Ingredients for hibiscus Modak

  • Rice flour 1 cup
  • Jaggery 1 cup
  • Grated coconut 1 cup
  • Ghee 2 teaspoons
  • Water 1 cup
  • Hibiscus flowers 2
  • Cardamom pods 2
  • Groundnuts 2 tablespoons
  • Pinch of salt


To make the stuffing, lightly roast groundnuts. Combine roasted groundnuts and jaggery in a food processor and grind. Heat a pan, add 1 teaspoon of ghee. When ghee is heated, add grated coconut and ground jaggery and groundnut mix. Sauté for 3-4 minutes. Add crushed cardamom and little salt. Sauté for another couple of minutes and remove from heat. Let this stuffing mix get cooled.

Boil water. Wash and remove the petals of hibiscus flower. Add in the boiled water. Let the flowers boil for a couple of minutes. Strain water and discard the petals. Pour the hibiscus water back to the pot and add a few drops of lime juice. The water will become bright red.

Add ghee in it and mix. Then add rice flour little by little and mix well. Leave it for five minutes to cool. Knead well until you get a soft dough.

After five minutes cut a lime sized dough. Apply ghee on hands and flatten it using fingers. Take extra care when flattening as the dough tend to break easily. Keep the stuffing in the middle and make it into a shape of an onion.

Boil water in an Idly maker. Grease the Idly plate with ghee and place Modak on it. Cook for ten minutes.
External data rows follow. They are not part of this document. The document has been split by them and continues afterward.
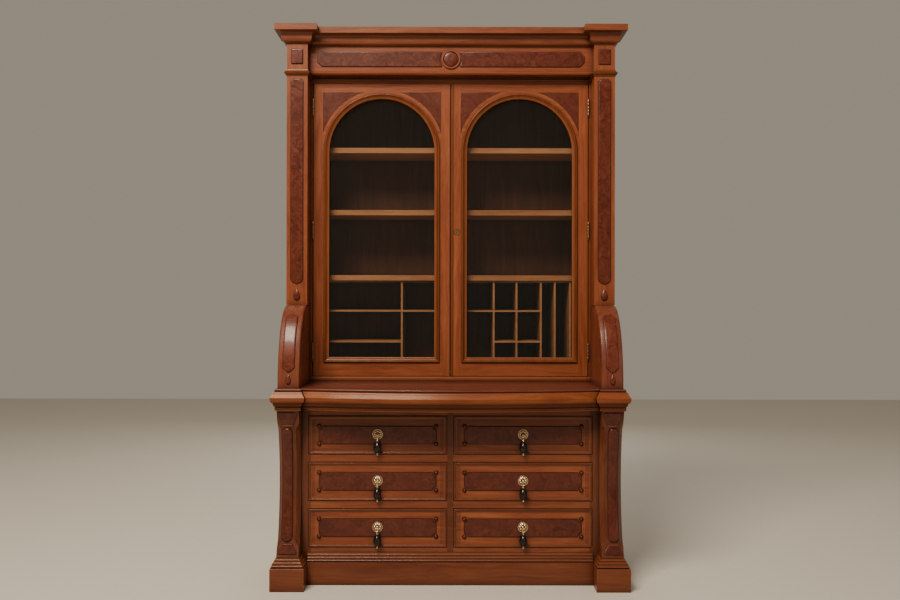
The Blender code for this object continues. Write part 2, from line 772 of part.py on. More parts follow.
def make_doors():
    """A frame with an arched opening and two sunk corner fields, glass in its rebate, and the lock's plate."""
    face, back = front(UPPER_FRAME_D), front(UPPER_FRAME_D - DOOR_T)
    glass_face = back - REBATE_DEPTH + GAP
    for name, side in SIDES.items():
        outer = mirrored(rectangle(DOOR_X, DOOR_Z), side)
        opening = mirrored(arch_outline(0), side)
        frame = solid(plate(f"door_frame_{name}", [outer, opening], "XZ", face, back))
        rebate = mirrored(arch_outline(REBATE), side)
        cutters = [plate(f"rebate_{name}", [rebate], "XZ", back - REBATE_DEPTH, back + 0.010)]
        for i, field in enumerate(spandrel_outlines()):
            sunk = (face - 0.010, face + SPANDREL_DEPTH)
            cutters.append(plate(f"spandrel_{name}_{i}", [mirrored(field, side)], "XZ", *sunk))
        keep(boolean(frame, "DIFFERENCE", *[solid(cutter) for cutter in cutters]), WALNUT)
        pane = mirrored(arch_outline(REBATE - 0.0015), side)
        glass = keep(plate(f"door_glass_{name}", [pane], "XZ", glass_face, glass_face + GLASS_T), GLASS)
        moving = [frame, glass] if side < 0 else [frame, glass, make_lock()]
        pivot(f"door_joint_{name}", (side * HINGE_X, face - HINGE_OUT, DOOR_Z[0]), *moving)


def make_hinges():
    """Each hinge is a barrel on the door's axis with its leaf let into the joint beside the frame."""
    leaf_near, leaf_far, leaf_end = 0.0010, 0.0025, 0.0265
    start = math.degrees(math.atan2(math.sqrt(HINGE_R**2 - leaf_near**2), leaf_near))
    end = math.degrees(math.atan2(math.sqrt(HINGE_R**2 - leaf_far**2), leaf_far)) + 360
    outline = arc((0, 0), HINGE_R, start, end, ROUND_STEPS) + [(leaf_far, leaf_end), (leaf_near, leaf_end)]
    axis_y = front(UPPER_FRAME_D + HINGE_OUT)
    for side_name, side in SIDES.items():
        for place, middle in HINGE_MIDDLES.items():
            points = mirrored([(HINGE_X + x, axis_y + y) for x, y in outline], side)
            z = (middle - HINGE_H / 2, middle + HINGE_H / 2)
            keep(plate(f"hinge_{side_name}_{place}", [points], "XY", *z), BRASS)


def smooth_round_parts():
    """Shades turned and curved meshes smooth, with sharp edges kept."""
    for obj in PARTS.objects:
        if obj.type == "MESH":
            obj.data.shade_smooth()
            obj.data.set_sharp_from_angle(angle=math.radians(35))


make_base_sides()
make_base_carcass()
make_face_frame()
make_plinth()
make_base_posts()
make_drawers()
make_waist()
make_writing_slide()
make_upper_sides()
make_upper_carcass()
make_posts_and_brackets()
make_frieze()
make_cornice()
make_pigeonholes()
make_doors()
make_hinges()
smooth_round_parts()
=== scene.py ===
"""The looks of the secretary desk: mouldings, veneers, pulls, materials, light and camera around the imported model.

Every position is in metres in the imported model's own frame: +X right, +Y to the back, +Z up, origin on the floor.
"""

import math

import bmesh
import bpy
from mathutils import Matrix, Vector


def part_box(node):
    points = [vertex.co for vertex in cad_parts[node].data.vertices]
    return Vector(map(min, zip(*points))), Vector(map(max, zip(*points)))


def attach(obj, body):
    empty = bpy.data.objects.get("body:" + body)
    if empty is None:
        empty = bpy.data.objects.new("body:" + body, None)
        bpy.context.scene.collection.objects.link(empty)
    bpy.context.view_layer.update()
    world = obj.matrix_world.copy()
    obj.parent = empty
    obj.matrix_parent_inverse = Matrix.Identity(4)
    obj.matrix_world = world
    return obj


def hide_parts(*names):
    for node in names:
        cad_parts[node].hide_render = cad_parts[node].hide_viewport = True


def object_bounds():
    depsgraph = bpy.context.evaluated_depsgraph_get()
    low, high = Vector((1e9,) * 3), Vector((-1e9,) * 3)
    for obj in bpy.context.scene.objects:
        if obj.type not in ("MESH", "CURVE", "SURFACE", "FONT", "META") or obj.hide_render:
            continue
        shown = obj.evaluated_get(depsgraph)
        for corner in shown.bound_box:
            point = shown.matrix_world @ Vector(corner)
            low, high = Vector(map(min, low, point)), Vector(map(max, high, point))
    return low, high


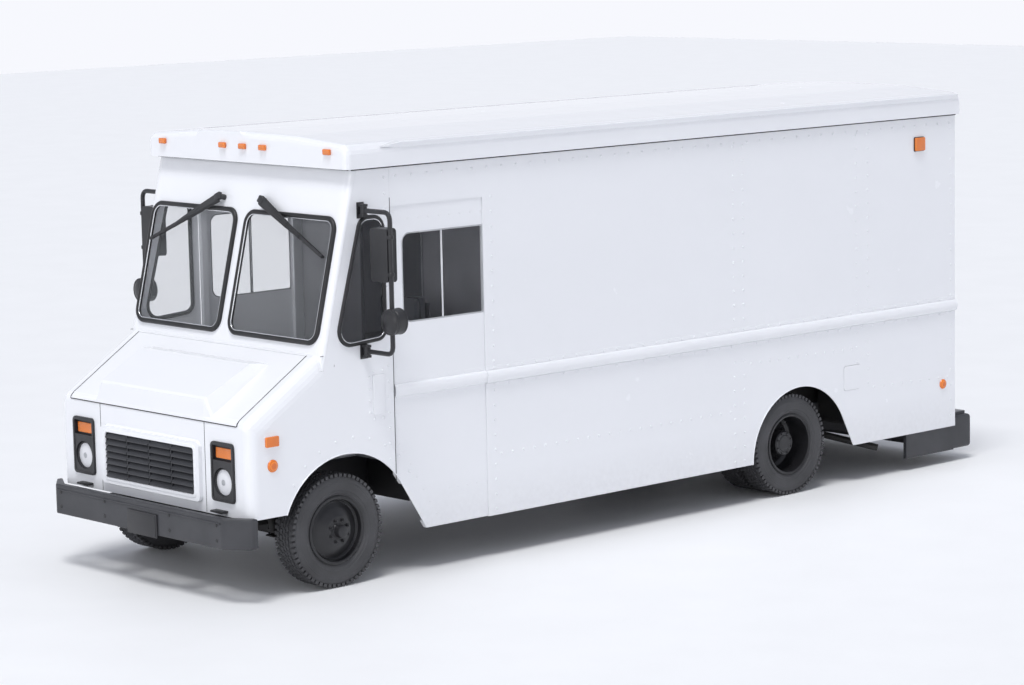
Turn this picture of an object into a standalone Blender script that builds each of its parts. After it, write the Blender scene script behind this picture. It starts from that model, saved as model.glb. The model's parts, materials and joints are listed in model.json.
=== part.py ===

Kozhukkatai are prepared in the shape of a Sri Lankan patty. In addition to scraped coconut, jaggery and groundnuts, roasted sesame is used as an ingredient in the stuffing known as Pooranam for Kozhukkatai.

Blue and orange (yellow) colour Modak and Kozhukkatai can be made using butterfly pea and marigold flowers. The colour can be extracted the same way as above.

When making Pidi Kozhukkatai, roasted and ground sesame and jaggery are ground and boiled in a pan along with cardamom, scraped coconut and rice flour.

Once the mix is cooked, it is left to be cooled. Then using hand, lightly squeeze the mix between palm and the fingers to get oblong shaped Pidi Kozhukkattai. It is then steamed.